PS : je n'ai pas pu écouter la version conduite par Boulez. C'est peu de dire que je suis pressé de l'entendre.

Comments:
Bonjour troisième homme,
Incroyable ce post qui me fait terriblement penser à l'un des trois mille bouquins que je lis en ce moment, "Trois fermiers s'en vont au bal", de Richard Powers, où il est question d'un tas de machins mais aussi de 1913 et Première guerre mondiale. Je cite: "L'an mil neuf cent treize connut plus de Grands Hommes qu'aucune époque depuis la Renaissance. A titre d'exemple, Vienne et Paris (dont on peut dire qu'elles représentaient le mieux les factions ennemies, l'une exubérante et monarchique, l'autre réservée et anarchique), pouvaient se vanter d'accueillir à elles seules Freud, Picasso, Wittgenstein, Proust, Apollinaire, Schönberg, Webern, Berg, Gide, Jarry, Debussy, Klimt, Stravinsky, Bernhardt, Mahler, les médecins et chercheurs de l'hôpital général, Stein, Méliès, Krauss, Werfel et le Douanier Rousseau, liste non exhaustive dont on ne saurait épuiser la richesse. Pour décrire la période, on a souvent paraphrasé la vie de ces individus, pratique excusable, puisque la période elle-même semble s'être perçue ainsi. A croire qu'en un dernier sursaut, l'ancienne marche du progrès (succession de bonds en avant effectués par le génie individuel)ne pouvait céder à l'ère nouvelle du simultané qu'après une dernière explosion de fécondité".

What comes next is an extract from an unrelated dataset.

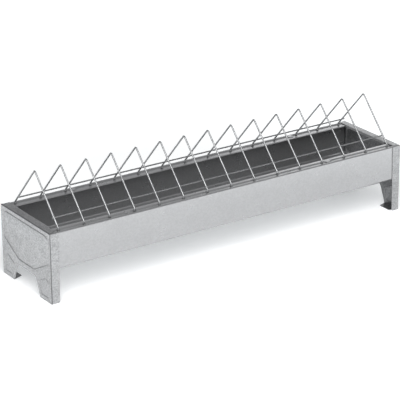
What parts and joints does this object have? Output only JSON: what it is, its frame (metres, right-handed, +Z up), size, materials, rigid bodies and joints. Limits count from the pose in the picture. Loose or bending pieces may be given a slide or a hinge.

Selon Powers l'une des causes de la 1GM est cette explosion d'optimisme et créativité généralisée.
On aimerait vivre ou pas à une époque pareille?
 
bonne question. on ne peut pas ne pas la rêver je crois. Mais quant à la vivre... (il n'y avait pas de dentistes valables, et je ne suis pas un fan du suicide patriotique)
 
hey, j'ai trouvé le 3eme blog de G.O.! yahoo!